Fig. 2. Fatigue experimental data.

4. Influence parameters on the fatigue strength The collected experimental data have been filtered and separately grouped to evaluate some parameters' influence on the investigated details' fatigue resistance. Specifically, the influence of the joint configuration (single- or double shear), the distances from edges e 1 , e 2 and the plate width w normalised to the diameter d have been included in the present study. e 1 and e 2 represent the end distances from the centre of the rivet holes to the adjacent end, measured in the parallel and perpendicular directions of load transfer, respectively (Fig. 1). Fig. 3 shows the influence of the connection typology. Specifically, Fig. 3(a) and Fig. 3(b) report the results respectively for double- and single-shear joints. Fatigue S - N curves have been determined according to the methodology described in Section 2, by using a slope coefficient equal to 5. The figures highlight the 95% fractile net stress ranges corresponding to 2 million cycles, which, according to Eurocode 3 – Part 1.9, is conventionally indicated as fatigue resistance. As it is possible to observe, the fatigue resistance for double-shear details is equal to 81 MPa, a value close to the Taras et al . 2010 proposal.

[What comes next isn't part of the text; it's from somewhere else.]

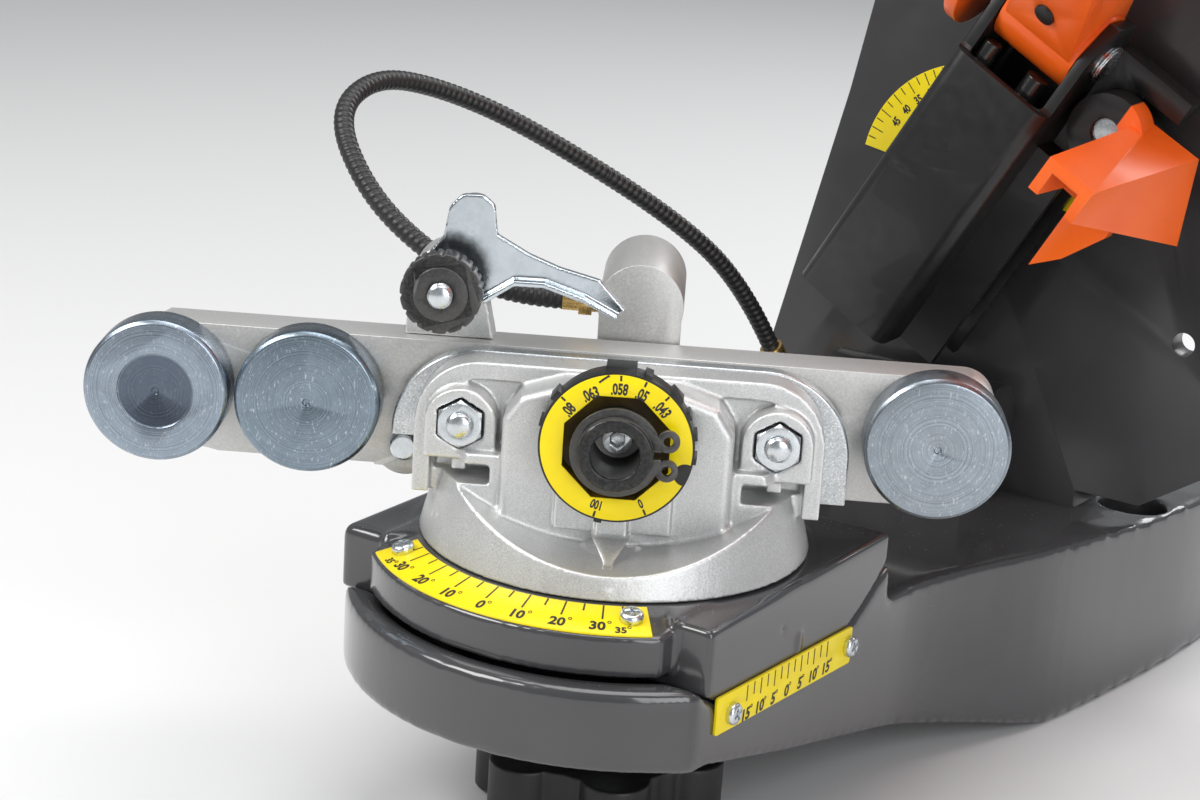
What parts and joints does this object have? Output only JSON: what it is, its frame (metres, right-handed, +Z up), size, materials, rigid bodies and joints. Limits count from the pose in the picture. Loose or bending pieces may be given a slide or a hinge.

Conversely, the fatigue resistance decreases for the single-shear connections, as a value of 55 MPa is observed. The fatigue strength reduction can be mainly attributed to secondary actions induced by load eccentricity in unsymmetrical connections on joint fatigue resistance. It is noteworthy that, despite the number of experimental data referring to single-shear joints being lower than double-shear connections, the investigated net stresses cover a sufficient range, allowing the definition of the S - N curve in the fatigue regime investigated.